Trustees of self-managed super funds are increasingly putting their retirement savings in jeopardy by granting high-risk, high-interest loans to unrelated businesses in an effort to boost returns in a low-interest environment.
Chris Malkin, senior consultant auditor with Baumgartner Superannuation, suspects that many of the SMSF trustees granting these commercial loans do not understand the extra risks and legal complications involved.
“Some funds are effectively turning themselves into lenders of last resort,” Malkin says. “High-interest, high-risk loans are hardly appropriate investments for super funds.”
Typically when SMSFs strike difficulties with lending money, the loans have been made to related parties. However, a recent Federal Court case highlights the potential extra risks for super funds when making high-interest loans to unrelated parties.
In the case of Pozzebon (Trustee) v Australian Gaming and Entertainment Ltd (in liquidation), a husband-and-wife SMSF agreed in December 2013 to grant a $250,000 secured loan to a Perth-based business, which had agreed to provide security over corporate assets. Five months later, the company went into voluntary liquidation.
The SMSF then claimed that the liquidated company owed the fund $348,713 – $98,713 higher than the amount of the initial loan.
However, the Federal Court ruled the SMSF was an unsecured creditor after finding the fund had not registered the “security interest” on the relatively new Personal Property Securities Register within the required time.

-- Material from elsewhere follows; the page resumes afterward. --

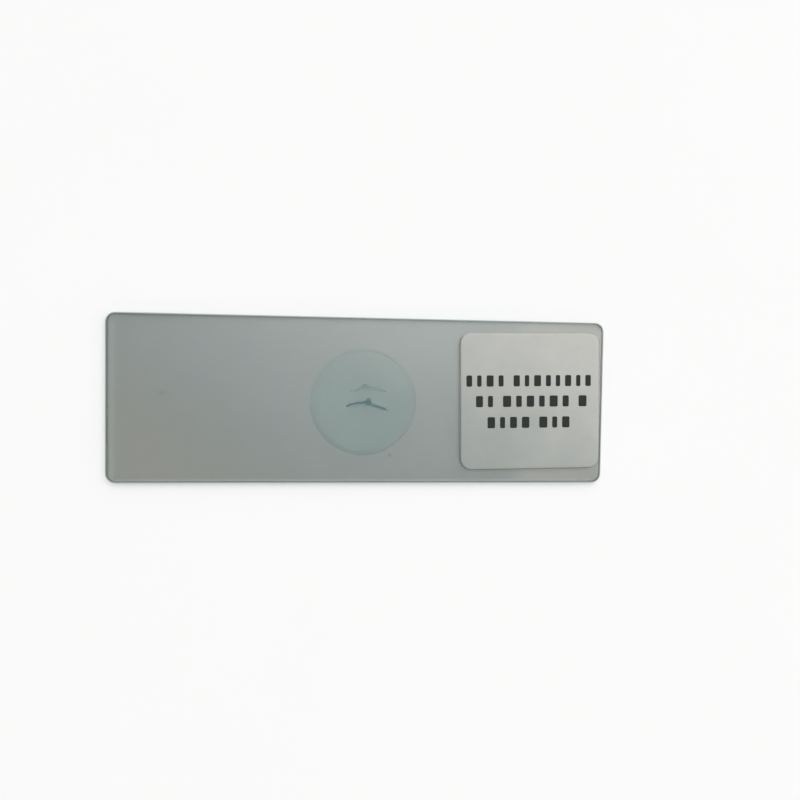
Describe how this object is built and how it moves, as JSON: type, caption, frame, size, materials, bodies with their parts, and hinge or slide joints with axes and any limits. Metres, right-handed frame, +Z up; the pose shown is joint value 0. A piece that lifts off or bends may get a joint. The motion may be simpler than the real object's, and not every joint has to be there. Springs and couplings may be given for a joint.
{
  "type": "microscope slide",
  "caption": "Glass microscope slide with a round cover glass over leaf peels in tinted resin and an almost square off-white paper label near one end.",
  "frame": {"origin": "under the centre of the slide, on the face that rests on the stage", "axes": "+X along the slide towards the label, +Y across the slide, +Z up out of the face that carries the cover glass"},
  "size_m": [0.0762, 0.0254, 0.0013],
  "materials": {
    "slide_glass": "polished",
    "cover_glass": "polished",
    "resin": "gloss",
    "leaf": "matte",
    "label_paper": "matte",
    "label_ink": "matte"
  },
  "bodies": {
    "root": {"glass_slide": "slide_glass", "mounting_medium": "resin", "cover_glass": "cover_glass", "lower_leaf_peel": "leaf", "upper_leaf_peel": "leaf", "paper_label": "label_paper"}
  },
  "joints": []
}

Stuart Jones, author of the Australian Superannuation Handbook 2014-15, says: “The Pozzebon case serves as a warning to SMSF trustees chasing a higher yield that commercial loan investments are intrinsically problematic for most trustees in terms of the skills required to assess and manage the additional risks in such loans.”
Martin Murden, a director of SMSF consulting and auditing with the Partners Wealth Group, says his annual auditing of SMSFs show more funds are granting high-interest commercial loans. And he expects this trend to grow during the current financial year.
Murden believes that most of the SMSFs being drawn into investing in high-interest, high-risk loans already hold a high proportion of their assets in fixed interest and have become dissatisfied with prevailing interest rates.
He says such SMSF trustees typically don’t want to invest in residential real estate because of their concerns about a property bubble yet find the share market too volatile.
Stuart Jones of Thomson Reuters says there is nothing under the Superannuation Industry (Supervision) Act (SIS) to prohibit an SMSF from investing in a loan to an unrelated borrower.
However, Jones says the loan would still need to comply with SIS investment rules including the sole-purpose test, trustee duties, arm’s length dealings and mandatory investment strategy. (Under the sole-purpose test, a super fund must be maintained for the purpose of providing retirement or death benefits to members.)
“The risks associated with a commercial loan would also need to be suitable as part of the fund’s written investment strategy,” Jones stresses. “Therefore, at minimum, a trustee considering an investment loan would need to establish a detailed risk-management plan for the life of the loan.”
Jones says if an SMSF trustee is going to “make loans like a bank”, it needs to assess the loan application and take security, ideally real estate, “like a bank”. This would typically require specialist and accounting advice to assess the loan investment and to ensure security for the loan or priority status among creditors in the event of a default.